You got it. They took the dumpster away.

Gerry is not unlike the woman who asked the waiter for a refund on the portion of her meal she hadn't eaten. She'd left one chicken wing on her plate, you see. Doesn't she know they only discount if you leave more than a third of the entree?

An old boyfriend of mine carried a calculator with him everywhere. He hauled it out constantly to double-check totals in front of supermarket cashiers and flea market vendors, and to help him figure out taxes and tips to the penny.

I was out for brunch with him once and ordered scrambled eggs. About 10 minutes after the eggs came I decided I wanted an order of bacon. When the bill came, out came the calculator. While I vacillated between embarrassment and fury, he punched numbers onto the keypad frenetically. He finally looked up and announced: "Do you realize that if you'd ordered your bacon and eggs together, you'd have saved me $2.85?

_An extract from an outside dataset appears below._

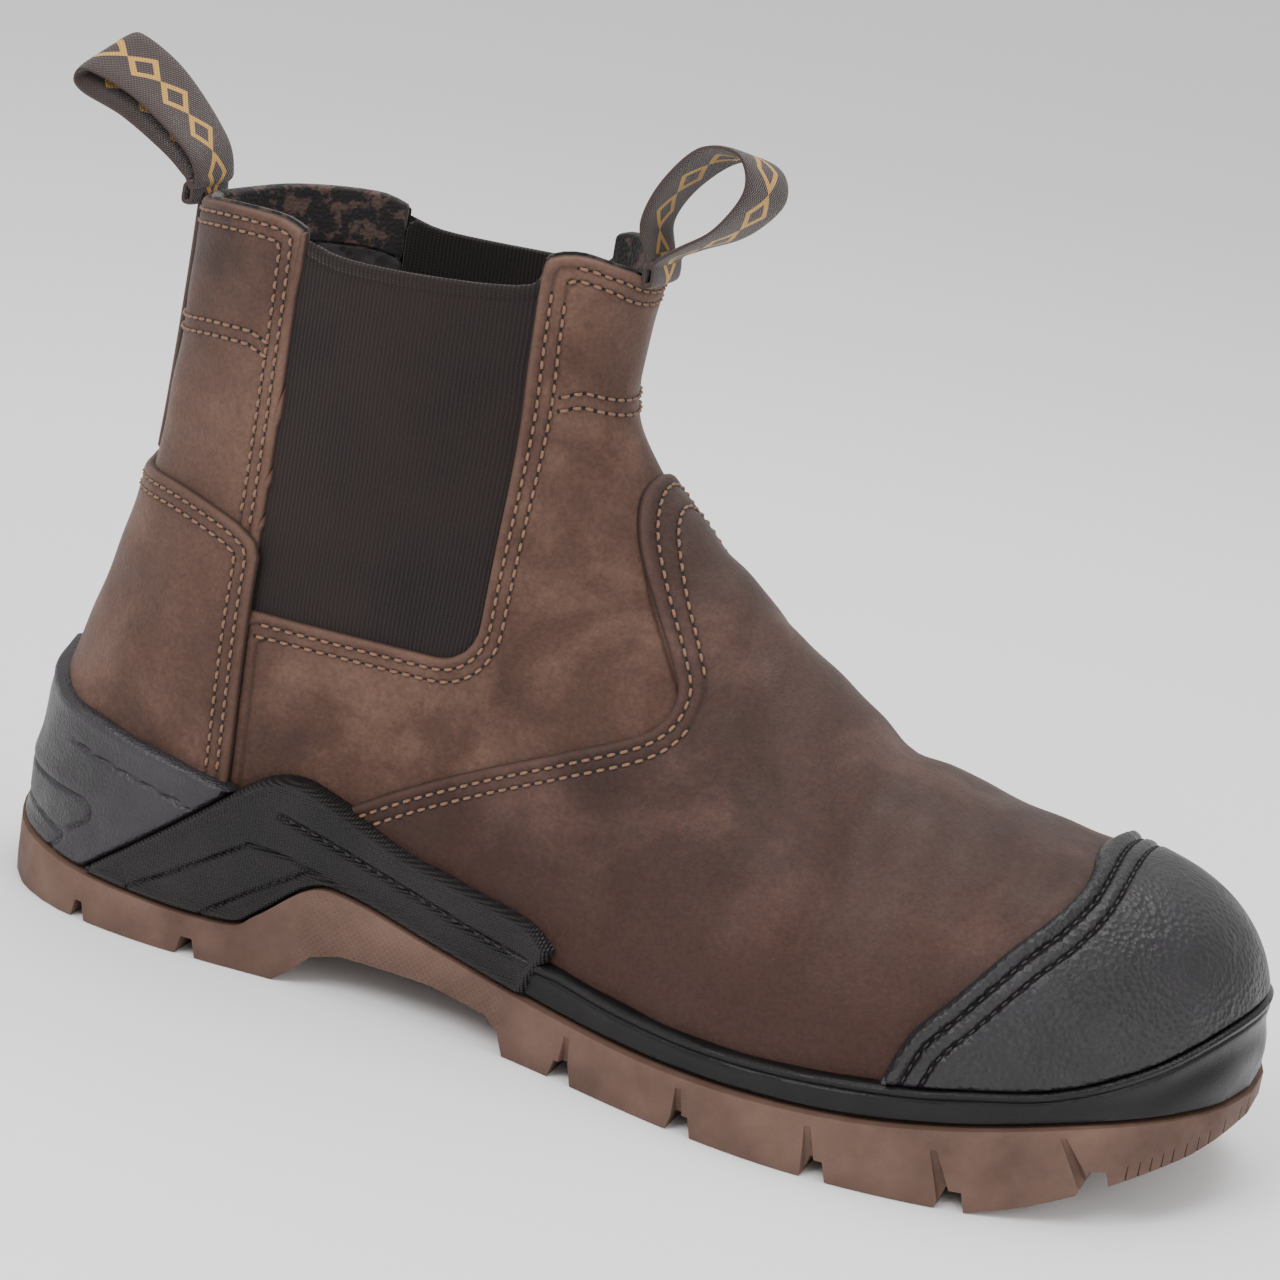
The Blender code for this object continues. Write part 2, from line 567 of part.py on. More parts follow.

Do they still have those supermarket offers where when you buy a certain quantity of a product you get discount coupons for restaurants in return? A guy I know bought tons of fruit cocktail so he could get Arby's coupons. His wallet was stuffed with coupons and his kitchen cupboards were full of fruit cocktail. The man was a lacto-vegetarian and detested fruit.

This is the same guy whose friend in France offered him a place to stay while on his vacation there. All he had to do was buy his plane ticket. I got a postcard from him. It read:

"Paris is very expensive. But you can still find a cheap dinner."

This actually happened to a girl I knew in high school. A friend, okay? A friend! She was taken to a drive-in movie on a date. Before they reached the ticket booth, her escort pulled the car over and asked her, casually, if she wouldn't mind just climbing in to the trunk to cut down on ticket cost.

Apart from the fact that trunks can be sheer hell on a hairdo, exactly what was she supposed to do once they were inside? Crawl out of the trunk in front of the other 300 parked cars?

Everybody resents paying for something, of course. For me, it's parking. I will drive my car through a mall concourse straight into J.C. Penney's shoe department before I'll pay 24 dollars per half hour for anything.

People can be cheap with their comments, too. One particularly stingy one that came my way was this:

"Yea, I'd write poetry too, but who has the time?"